Negotiating/negotiations: The process of determining what will and will not go on in a play scene—or in a relationship. As some people consider the scene to start with negotiations, this is not a time to be interrupted.

Old Guard: A term used to describe a near-mythical time in gay Leather history when returned soldiers from World War II blended some features of their military experiences with their kinky interests to produce a subculture that over time became known as Leather. Some of the echoes of their rules of protocol, inclusion, and exclusion can still be seen in today’s BDSM society.

Power Exchange or Authority Exchange relationships: Relationships where one person is clearly the leader and the other is clearly subordinate.

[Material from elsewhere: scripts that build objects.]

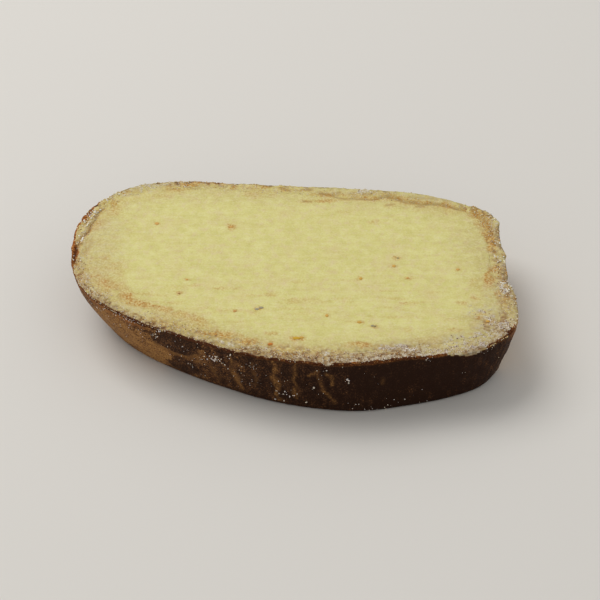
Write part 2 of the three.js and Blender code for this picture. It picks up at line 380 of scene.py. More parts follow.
def butteredTop(node, sugar, toast, hollow, gritty):
    # the buttered side, alike on the butter and on the lip, so that the one runs into the other
    look = butteredLook
    grains = addGrains(node, look["grains"]) | addGrains(node, look["strokes"], look["strokeStretch"])
    grain, mottle = grains["grain"], grains["mottle"]
    colour = node("ValToRGB", {"Fac": grains["clot"]}, stops=look["butter"])
    for name, start, full, most, tint in look["tints"]:
        span = {"Value": grains[name], "From Min": start, "From Max": full, "To Max": most}
        colour = layCoats(node, colour, [(node("MapRange", span), tint)])
    ramps = [look[name] for name in ("grit", "toasted", "film")]
    crumbs, toasted, film = [node("ValToRGB", {"Fac": grain}, stops=ramp) for ramp in ramps]
    thick = node("MapRange", {"Value": sugar, **look["thickSugar"]})
    coats = [
        (ragged(node, gritty, mottle, 0.5, 1.4), crumbs),
        (ragged(node, toast, grain, 1.0, 0.65), toasted),
        (ragged(node, hollow, grain, 0.3, 1.1), look["gap"]),
        (ragged(node, sugar, mottle, 0.6, 1.1), look["haze"]),
        (ragged(node, thick, mottle, 0.5, 1.3), film),
    ]
    bump = node("Bump", {"Height": grain, **fineBump})
    return layCoats(node, colour, coats), bump


crumbLook = {
    "grains": {"patch": (3, 3), "crisp": (0.7, 2)},
    "dry": ((0.3, "#b98a50"), (0.5, "#cfa86c"), (0.7, "#e0c896")),
    "crisp": {"From Min": 0.52, "From Max": 0.3, "To Max": 0.6},
    "brown": "#a06c38",
    # painted shade in the torn crumb's pores, with its browning towards the crust
    "pore": "#6e4522",
    "surface": {"Roughness": 0.75, "IOR": 1.4, "Specular IOR Level": 0.3},
}


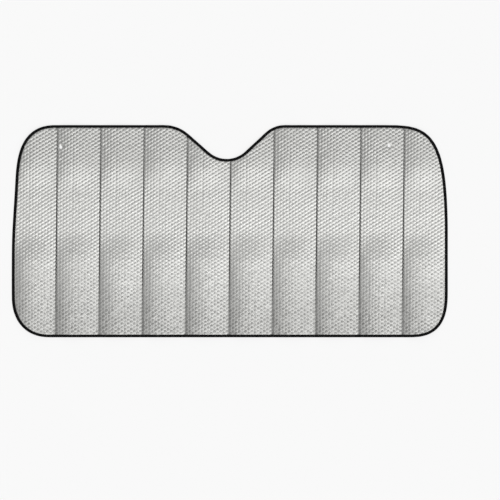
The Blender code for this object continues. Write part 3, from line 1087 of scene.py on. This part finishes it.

  • Dominant/submissive (D/s)
  • Caregiver/little (CG/l)
  • Master/slave (M/s)
  • Owner/property (O/p)
  • TPE (Total Power Exchange).

Sadism: in psychiatry, the condition in which sexual gratification depends on causing pain or degradation to others.

Sadomasochism (SM): The psychological tendency or sexual practice characterized by both sadism and masochism.

SM play/scenes: activities between two or more people of any gender that involve giving and receiving sensations such as spanking, flogging, whipping, etc. for their mutual and consensual enjoyment.

SM techniques: methods such as spanking, whipping, bondage, or electro-stimulation that sadists may use to cause masochists to feel the desired sensations.

Safe, Sane, and Consensual (SSC): A slogan used to summarize the minimal physical/psychological conditions most people consider acceptable for SM play to take place.

Safe-call: a procedure used when meeting someone for the first time (or even when meeting someone that you don’t know well) that ensures that someone else knows what you’re doing, where you’ll be doing it, and that you are safely.

Safe words: Words play participants will use in order to keep things safe, sane, and consensual.

An example of safe words used by many in the BDSM community include:

  • Green – The scene is going well.
  • Yellow – Keep doing what you are doing, but ease up a little on the intensity.
  • Orange – We need to move into another activity. This activity is not working. (Not a common safe word)
  • Red – We need to stop the scene now

Sex-role stereotyping: The general public stereotype is that Doms are men with sadistic/Top preferences and that submissives are women who have masochistic/bottom preferences. These are stereotypes and are far from the way roles are practiced within this culture. In reality, Dominants can be male or female, masochists or sadists and of any sexual orientation. So can submissives.

Switch—common use: someone who enjoys being either the Top or the bottom; enjoys giving or receiving physical SM stimulation. Among Leathermen, activity switches are sometimes referred to as versatile.

Switch—less common usesomeone who is willing to take either the leadership or subordinate role in a relationship depending upon the chemistry or connection within that particular partner—dominant in one relationship and subordinate (not necessarily submissive) with the other. This is often an advanced and controversial topic.

Top: the person doing the action.

Top/bottom: sensation play with SM toys/tools—no psychological dynamic, no power exchange. Top and bottom are terms that relate to physical action only. The Top spanks the bottom. The Top or the bottom may be a dominant person or a submissive person of either gender. Top and bottom only describe scene specific roles while dominant and submissive describe relationship behaviors. The decision to Top or to bottom is only a decision of which person wishes to receive sensations that the tools/toys produce when handled by someone who has been properly trained.

Vanilla: The term used by those of us who practice BDSM for those who do not practice BDSM or activities outside of the scope of BDSM. It’s not a pejorative term, simply a descriptor. Typical uses: vanilla sex, vanilla relationship, etc.